*Data for the task*.

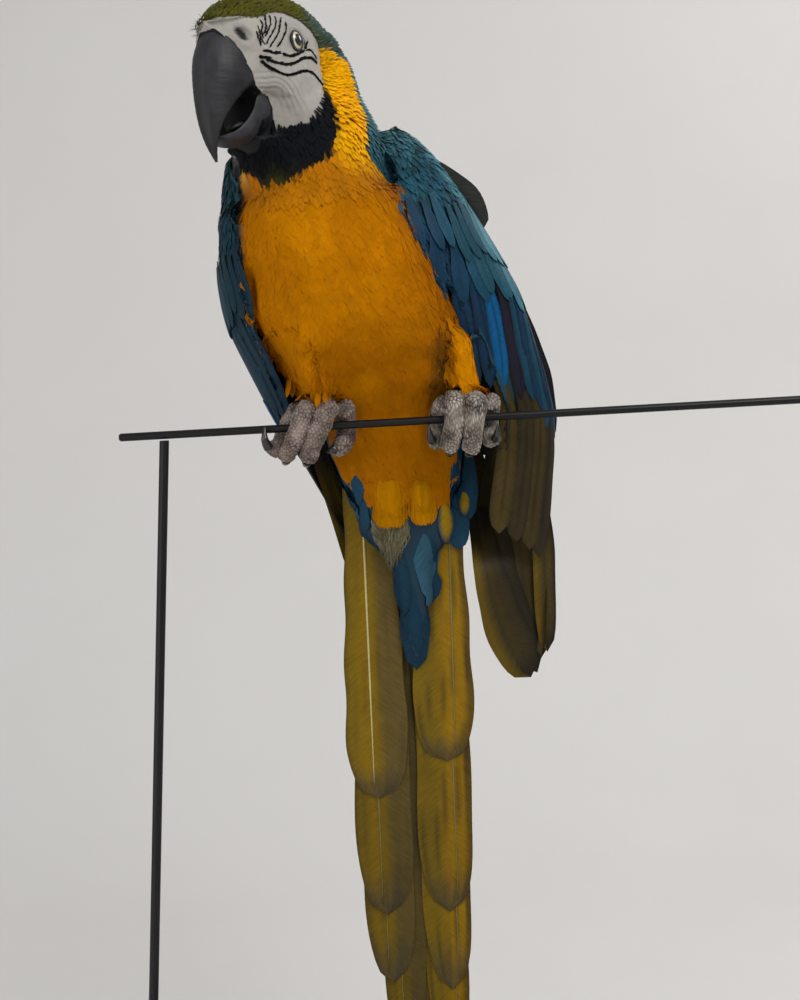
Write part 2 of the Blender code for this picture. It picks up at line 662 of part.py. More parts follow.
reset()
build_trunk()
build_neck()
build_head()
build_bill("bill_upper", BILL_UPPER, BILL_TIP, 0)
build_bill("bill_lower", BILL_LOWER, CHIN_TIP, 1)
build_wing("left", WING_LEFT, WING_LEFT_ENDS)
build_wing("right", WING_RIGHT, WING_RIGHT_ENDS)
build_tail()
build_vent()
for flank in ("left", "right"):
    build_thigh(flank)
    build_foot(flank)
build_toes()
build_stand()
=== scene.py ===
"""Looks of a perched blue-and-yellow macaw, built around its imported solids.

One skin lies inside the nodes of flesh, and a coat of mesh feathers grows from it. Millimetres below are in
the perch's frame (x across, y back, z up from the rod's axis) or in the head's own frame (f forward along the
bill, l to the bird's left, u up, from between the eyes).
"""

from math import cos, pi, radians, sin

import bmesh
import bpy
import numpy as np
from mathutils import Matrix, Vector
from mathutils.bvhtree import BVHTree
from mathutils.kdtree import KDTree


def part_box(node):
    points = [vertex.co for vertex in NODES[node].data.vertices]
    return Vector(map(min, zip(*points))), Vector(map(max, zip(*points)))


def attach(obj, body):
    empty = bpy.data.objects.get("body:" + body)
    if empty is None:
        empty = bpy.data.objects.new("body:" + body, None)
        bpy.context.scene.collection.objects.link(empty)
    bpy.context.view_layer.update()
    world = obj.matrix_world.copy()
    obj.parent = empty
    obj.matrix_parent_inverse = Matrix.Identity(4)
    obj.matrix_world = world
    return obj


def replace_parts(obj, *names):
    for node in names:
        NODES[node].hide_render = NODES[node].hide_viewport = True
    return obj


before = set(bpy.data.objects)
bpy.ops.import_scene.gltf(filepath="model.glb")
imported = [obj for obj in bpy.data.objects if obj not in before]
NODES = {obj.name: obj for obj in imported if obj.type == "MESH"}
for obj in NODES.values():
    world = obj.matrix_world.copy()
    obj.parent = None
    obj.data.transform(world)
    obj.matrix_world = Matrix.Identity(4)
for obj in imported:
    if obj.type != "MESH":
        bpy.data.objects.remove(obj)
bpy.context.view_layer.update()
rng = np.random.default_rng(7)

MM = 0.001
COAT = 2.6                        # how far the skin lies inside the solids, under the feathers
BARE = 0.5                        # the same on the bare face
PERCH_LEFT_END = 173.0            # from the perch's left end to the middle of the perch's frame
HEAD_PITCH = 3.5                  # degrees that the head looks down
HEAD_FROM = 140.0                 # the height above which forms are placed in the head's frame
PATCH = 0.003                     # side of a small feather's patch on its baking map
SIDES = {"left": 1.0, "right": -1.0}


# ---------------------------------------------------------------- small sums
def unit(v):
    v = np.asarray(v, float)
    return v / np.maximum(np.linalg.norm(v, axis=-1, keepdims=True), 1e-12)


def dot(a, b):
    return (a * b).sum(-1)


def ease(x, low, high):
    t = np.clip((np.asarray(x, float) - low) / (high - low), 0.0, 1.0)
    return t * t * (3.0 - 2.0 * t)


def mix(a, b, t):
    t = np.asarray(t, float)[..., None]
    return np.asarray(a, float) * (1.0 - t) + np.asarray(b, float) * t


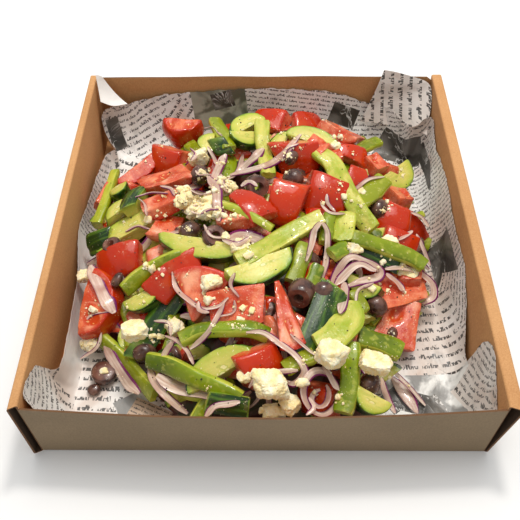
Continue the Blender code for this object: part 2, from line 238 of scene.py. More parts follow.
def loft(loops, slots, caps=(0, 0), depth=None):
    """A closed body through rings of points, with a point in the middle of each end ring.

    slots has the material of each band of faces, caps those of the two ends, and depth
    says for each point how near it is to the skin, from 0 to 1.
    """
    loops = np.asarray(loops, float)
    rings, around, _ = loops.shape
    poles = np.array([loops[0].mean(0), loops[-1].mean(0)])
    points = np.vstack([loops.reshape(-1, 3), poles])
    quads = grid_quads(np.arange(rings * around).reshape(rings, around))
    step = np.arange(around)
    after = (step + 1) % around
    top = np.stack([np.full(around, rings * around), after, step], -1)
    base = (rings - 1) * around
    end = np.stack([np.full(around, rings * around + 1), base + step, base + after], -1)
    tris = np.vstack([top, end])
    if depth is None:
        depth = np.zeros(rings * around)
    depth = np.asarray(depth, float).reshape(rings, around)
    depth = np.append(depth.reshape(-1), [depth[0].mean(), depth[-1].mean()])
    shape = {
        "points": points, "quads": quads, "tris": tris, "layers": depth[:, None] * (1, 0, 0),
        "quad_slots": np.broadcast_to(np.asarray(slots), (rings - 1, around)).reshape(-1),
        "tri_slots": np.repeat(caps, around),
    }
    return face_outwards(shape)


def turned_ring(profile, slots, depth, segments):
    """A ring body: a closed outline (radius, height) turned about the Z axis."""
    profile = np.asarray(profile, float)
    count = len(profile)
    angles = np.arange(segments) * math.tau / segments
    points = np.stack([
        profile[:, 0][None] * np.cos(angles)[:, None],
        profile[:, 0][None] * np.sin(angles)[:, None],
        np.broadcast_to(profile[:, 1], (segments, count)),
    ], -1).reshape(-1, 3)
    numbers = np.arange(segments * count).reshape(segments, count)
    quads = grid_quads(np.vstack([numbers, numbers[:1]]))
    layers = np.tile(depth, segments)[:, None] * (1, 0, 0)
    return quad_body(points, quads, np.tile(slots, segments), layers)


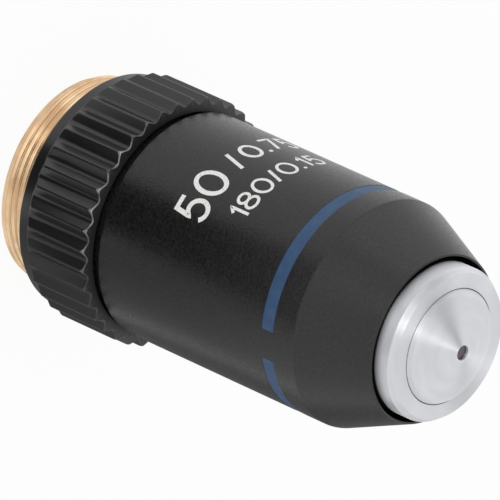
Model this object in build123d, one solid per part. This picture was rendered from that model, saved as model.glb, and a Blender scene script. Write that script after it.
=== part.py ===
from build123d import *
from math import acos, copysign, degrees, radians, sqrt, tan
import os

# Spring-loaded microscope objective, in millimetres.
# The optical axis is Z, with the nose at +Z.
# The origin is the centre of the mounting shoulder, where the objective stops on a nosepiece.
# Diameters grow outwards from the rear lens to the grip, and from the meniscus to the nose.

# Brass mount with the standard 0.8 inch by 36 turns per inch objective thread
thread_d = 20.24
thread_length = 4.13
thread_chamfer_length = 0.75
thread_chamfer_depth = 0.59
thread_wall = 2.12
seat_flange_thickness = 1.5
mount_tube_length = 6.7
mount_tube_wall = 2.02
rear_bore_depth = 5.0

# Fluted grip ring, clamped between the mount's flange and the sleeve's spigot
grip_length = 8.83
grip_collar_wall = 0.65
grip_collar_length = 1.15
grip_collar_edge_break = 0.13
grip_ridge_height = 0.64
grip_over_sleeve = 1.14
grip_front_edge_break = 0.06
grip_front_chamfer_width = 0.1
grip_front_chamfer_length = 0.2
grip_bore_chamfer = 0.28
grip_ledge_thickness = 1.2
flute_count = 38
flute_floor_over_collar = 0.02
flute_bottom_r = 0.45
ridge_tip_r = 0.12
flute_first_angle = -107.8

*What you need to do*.
Copy out every line from the records that has the word "Write".

*The result*.
Write part 2 of the Blender code for this picture. It picks up at line 662 of part.py. More parts follow.
Model this object in build123d, one solid per part. This picture was rendered from that model, saved as model.glb, and a Blender scene script. Write that script after it.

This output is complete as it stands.